Work required = Quote, please, the line with "obj.parent = empty", the line with "cad_parts[node].hide_render = cad_parts[node].hide_viewport", and every line between them, exactly and with nothing else.

Provided data =
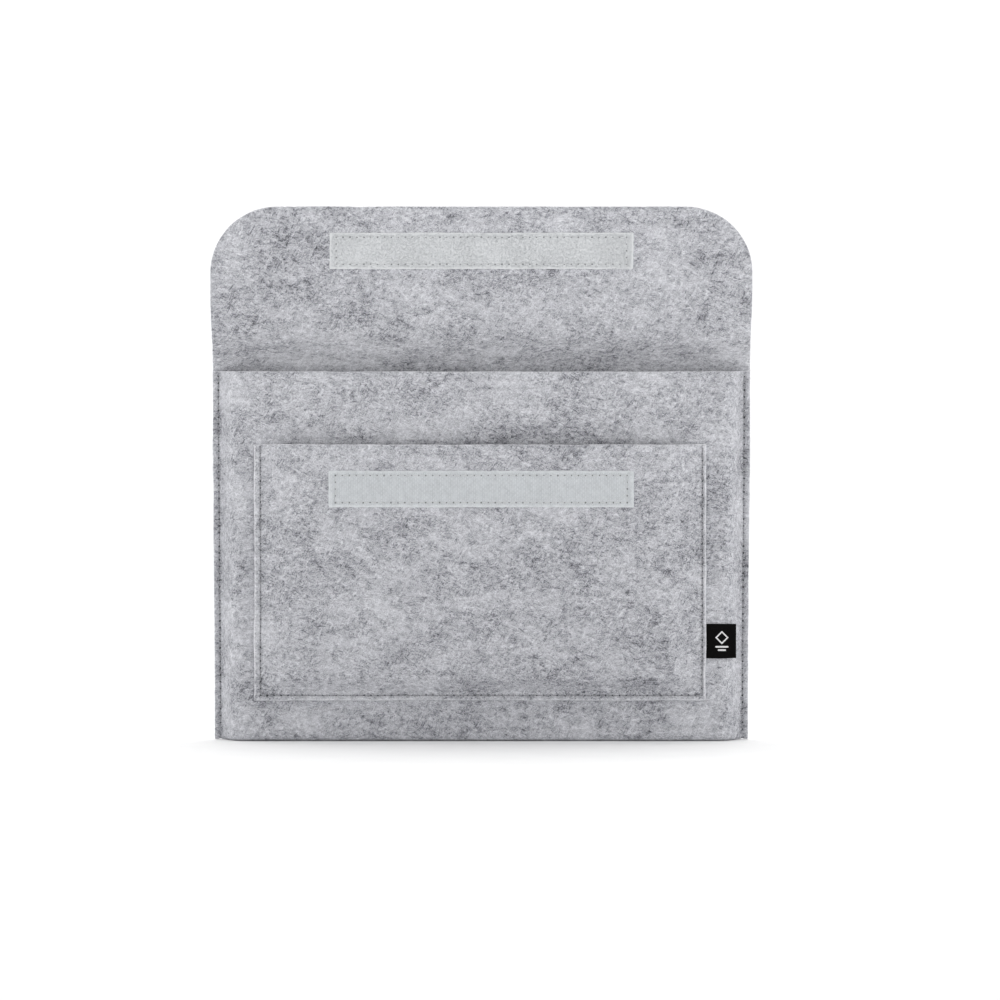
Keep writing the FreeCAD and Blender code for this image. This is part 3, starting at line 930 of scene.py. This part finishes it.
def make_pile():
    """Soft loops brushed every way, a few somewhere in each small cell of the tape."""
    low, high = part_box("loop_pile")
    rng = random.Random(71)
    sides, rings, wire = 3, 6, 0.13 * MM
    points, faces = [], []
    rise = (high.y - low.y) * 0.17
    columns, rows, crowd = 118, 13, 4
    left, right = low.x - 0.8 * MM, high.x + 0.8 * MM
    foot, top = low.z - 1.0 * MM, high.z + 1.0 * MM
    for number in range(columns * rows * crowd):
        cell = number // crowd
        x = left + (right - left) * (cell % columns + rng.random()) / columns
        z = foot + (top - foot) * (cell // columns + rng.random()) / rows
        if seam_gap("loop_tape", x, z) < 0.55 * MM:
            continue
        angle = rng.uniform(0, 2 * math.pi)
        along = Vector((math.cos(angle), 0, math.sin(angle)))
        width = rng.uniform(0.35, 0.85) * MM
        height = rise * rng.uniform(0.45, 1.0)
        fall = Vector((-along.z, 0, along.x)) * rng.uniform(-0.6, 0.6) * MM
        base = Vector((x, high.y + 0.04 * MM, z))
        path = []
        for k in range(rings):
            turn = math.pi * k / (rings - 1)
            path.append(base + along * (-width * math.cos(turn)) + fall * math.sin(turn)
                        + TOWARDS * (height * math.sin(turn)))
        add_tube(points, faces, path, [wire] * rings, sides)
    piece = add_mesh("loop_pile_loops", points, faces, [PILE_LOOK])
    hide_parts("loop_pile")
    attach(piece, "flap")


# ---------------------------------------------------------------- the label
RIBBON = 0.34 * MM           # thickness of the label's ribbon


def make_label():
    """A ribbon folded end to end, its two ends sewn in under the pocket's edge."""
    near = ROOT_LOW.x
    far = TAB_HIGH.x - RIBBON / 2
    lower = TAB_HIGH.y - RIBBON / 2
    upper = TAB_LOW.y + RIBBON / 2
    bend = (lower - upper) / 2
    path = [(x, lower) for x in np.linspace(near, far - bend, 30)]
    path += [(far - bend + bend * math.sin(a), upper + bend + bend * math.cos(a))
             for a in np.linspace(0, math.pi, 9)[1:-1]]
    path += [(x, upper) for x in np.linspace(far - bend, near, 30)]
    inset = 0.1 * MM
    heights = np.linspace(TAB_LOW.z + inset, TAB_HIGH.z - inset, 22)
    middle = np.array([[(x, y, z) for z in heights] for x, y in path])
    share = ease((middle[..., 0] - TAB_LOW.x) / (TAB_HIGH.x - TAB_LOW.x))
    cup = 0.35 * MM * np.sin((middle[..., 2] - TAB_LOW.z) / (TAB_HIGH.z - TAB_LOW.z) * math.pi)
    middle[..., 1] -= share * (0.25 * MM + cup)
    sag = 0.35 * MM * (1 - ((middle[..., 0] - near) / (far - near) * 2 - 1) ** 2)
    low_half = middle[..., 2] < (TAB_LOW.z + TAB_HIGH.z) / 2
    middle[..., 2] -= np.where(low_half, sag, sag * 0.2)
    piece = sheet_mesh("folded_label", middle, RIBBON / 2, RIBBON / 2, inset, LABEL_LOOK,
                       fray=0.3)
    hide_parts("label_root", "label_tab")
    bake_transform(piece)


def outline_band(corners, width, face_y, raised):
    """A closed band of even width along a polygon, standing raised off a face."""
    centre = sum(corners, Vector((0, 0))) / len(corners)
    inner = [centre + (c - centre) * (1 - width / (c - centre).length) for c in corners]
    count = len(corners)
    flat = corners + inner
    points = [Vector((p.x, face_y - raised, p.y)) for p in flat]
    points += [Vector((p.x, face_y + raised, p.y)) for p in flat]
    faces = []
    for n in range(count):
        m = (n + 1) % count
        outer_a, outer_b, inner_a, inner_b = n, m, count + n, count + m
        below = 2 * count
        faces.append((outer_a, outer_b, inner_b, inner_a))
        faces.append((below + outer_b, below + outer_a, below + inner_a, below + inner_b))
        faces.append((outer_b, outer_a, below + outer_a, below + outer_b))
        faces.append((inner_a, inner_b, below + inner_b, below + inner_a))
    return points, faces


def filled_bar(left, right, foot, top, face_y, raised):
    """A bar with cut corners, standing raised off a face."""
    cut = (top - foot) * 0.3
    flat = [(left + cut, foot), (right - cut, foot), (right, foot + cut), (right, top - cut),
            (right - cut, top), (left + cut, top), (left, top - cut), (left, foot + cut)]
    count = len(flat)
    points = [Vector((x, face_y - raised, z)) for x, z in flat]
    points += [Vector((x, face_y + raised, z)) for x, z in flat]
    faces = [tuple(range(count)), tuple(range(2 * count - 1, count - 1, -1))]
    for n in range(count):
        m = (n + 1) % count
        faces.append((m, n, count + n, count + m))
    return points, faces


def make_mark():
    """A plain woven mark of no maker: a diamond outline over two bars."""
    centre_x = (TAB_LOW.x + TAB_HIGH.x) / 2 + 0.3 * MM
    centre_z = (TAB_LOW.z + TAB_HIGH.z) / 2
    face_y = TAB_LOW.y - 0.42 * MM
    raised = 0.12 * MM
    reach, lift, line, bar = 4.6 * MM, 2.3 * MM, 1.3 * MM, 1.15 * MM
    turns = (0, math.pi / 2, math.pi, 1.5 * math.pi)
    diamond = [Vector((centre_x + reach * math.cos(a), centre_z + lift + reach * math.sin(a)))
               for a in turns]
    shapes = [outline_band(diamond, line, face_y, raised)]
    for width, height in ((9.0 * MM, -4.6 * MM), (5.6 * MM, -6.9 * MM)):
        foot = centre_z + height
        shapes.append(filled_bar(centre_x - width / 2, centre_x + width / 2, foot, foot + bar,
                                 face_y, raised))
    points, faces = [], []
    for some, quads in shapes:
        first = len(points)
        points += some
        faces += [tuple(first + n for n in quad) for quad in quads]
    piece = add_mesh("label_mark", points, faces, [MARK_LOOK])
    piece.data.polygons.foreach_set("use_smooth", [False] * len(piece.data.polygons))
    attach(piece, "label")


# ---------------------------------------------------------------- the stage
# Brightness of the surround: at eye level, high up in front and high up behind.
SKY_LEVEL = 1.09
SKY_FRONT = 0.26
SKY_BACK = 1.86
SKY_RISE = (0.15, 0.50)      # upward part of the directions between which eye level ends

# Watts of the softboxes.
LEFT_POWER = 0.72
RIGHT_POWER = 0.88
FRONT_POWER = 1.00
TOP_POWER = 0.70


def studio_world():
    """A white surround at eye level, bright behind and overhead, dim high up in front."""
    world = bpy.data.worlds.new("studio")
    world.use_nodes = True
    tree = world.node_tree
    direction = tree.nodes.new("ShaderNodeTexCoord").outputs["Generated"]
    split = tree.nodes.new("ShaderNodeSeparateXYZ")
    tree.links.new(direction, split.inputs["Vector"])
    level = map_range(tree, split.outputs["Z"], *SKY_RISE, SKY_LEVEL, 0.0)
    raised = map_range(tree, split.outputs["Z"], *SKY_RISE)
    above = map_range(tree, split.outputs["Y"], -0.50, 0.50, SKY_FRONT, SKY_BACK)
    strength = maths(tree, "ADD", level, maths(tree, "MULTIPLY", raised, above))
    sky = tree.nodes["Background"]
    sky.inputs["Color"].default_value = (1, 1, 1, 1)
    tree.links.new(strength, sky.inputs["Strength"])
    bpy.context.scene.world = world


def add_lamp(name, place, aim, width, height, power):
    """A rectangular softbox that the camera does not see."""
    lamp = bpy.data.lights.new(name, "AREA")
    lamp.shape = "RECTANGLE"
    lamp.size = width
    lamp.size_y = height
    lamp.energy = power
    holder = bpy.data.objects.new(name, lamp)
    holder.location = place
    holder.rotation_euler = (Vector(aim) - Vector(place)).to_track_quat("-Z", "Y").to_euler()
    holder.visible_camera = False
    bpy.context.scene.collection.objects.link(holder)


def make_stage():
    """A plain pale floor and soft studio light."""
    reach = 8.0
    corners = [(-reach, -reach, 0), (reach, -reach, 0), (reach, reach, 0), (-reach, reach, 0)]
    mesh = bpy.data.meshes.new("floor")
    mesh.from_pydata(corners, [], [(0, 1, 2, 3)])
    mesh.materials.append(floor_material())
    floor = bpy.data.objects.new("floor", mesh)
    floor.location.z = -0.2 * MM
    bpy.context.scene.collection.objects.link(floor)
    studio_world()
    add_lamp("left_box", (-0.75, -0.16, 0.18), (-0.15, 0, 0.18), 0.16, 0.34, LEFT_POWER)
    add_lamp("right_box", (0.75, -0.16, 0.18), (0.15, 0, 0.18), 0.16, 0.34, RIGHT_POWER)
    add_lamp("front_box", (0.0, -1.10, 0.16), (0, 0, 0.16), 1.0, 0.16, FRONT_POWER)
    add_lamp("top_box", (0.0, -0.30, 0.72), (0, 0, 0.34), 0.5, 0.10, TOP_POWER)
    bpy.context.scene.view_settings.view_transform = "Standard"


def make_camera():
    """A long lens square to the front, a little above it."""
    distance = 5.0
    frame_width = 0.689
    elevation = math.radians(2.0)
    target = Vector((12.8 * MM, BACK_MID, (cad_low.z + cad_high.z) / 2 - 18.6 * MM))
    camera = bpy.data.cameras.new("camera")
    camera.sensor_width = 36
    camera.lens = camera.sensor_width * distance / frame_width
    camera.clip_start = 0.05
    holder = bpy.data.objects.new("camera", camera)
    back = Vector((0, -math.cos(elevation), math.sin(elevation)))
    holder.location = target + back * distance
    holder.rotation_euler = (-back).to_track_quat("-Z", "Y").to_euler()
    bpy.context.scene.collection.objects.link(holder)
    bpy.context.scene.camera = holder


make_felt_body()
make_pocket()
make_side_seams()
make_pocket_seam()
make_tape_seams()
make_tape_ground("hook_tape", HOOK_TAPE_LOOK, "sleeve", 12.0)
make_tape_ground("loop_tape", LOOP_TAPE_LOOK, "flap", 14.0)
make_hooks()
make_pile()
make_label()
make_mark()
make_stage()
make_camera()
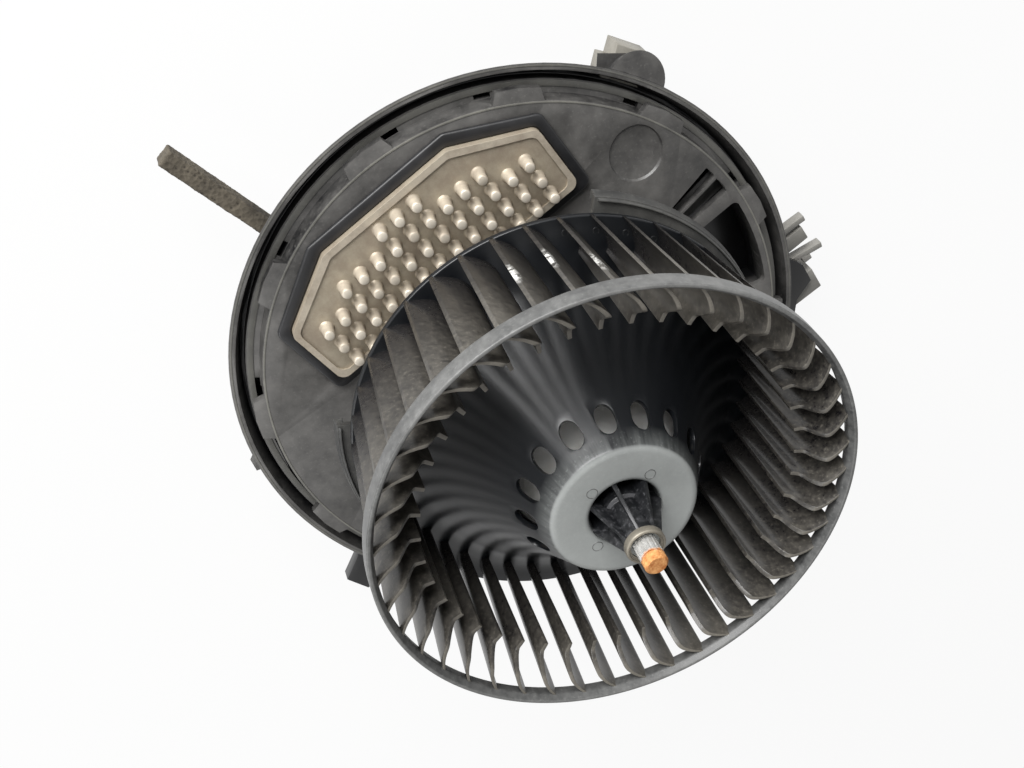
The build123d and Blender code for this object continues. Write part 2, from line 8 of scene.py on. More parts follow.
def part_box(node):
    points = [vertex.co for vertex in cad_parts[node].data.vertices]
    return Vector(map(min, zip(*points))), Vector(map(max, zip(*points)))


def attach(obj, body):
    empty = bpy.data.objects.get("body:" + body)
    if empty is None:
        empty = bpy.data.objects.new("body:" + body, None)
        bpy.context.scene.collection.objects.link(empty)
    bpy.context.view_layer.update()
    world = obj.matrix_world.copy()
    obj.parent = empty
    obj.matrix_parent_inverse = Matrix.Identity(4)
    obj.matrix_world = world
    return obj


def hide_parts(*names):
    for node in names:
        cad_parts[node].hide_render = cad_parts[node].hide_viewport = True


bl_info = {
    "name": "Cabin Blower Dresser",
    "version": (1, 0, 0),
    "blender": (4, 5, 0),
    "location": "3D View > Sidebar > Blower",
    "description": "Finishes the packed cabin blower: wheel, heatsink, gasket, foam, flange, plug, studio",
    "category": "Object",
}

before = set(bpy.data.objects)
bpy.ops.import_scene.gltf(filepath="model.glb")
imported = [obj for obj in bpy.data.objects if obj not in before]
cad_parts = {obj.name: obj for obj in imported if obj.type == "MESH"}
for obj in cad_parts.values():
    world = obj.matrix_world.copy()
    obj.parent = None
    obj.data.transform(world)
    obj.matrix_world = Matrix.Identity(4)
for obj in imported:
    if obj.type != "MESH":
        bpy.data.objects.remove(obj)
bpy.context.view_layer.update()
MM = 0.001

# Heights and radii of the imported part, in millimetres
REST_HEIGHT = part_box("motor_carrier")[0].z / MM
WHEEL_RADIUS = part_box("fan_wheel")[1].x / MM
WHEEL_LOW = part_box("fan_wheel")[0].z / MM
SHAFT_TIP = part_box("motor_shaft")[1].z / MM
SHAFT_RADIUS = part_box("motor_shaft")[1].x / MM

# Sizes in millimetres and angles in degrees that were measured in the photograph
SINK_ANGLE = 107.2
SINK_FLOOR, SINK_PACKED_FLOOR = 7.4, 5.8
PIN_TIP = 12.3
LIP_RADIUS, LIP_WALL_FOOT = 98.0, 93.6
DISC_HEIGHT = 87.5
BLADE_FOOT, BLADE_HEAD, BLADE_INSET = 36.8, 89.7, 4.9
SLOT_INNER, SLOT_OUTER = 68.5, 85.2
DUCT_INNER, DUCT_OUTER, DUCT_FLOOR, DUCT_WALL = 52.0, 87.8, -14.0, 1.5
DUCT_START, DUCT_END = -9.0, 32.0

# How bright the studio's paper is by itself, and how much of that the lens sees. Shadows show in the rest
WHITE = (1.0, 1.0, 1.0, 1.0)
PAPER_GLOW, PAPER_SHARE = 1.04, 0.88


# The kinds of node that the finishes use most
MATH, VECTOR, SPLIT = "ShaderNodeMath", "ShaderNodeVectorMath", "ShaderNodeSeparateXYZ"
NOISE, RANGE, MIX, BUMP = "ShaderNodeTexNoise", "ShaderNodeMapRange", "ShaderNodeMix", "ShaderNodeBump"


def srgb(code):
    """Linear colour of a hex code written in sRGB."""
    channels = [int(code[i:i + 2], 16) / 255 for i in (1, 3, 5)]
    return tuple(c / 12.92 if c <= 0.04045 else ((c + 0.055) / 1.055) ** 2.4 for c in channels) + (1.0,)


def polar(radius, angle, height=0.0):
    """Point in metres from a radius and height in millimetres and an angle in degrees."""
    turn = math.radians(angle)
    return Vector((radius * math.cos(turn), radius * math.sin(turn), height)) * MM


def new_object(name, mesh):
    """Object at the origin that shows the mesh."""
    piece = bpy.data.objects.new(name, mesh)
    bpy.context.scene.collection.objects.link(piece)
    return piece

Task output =
    obj.parent = empty
    obj.matrix_parent_inverse = Matrix.Identity(4)
    obj.matrix_world = world
    return obj


def hide_parts(*names):
    for node in names:
        cad_parts[node].hide_render = cad_parts[node].hide_viewport = True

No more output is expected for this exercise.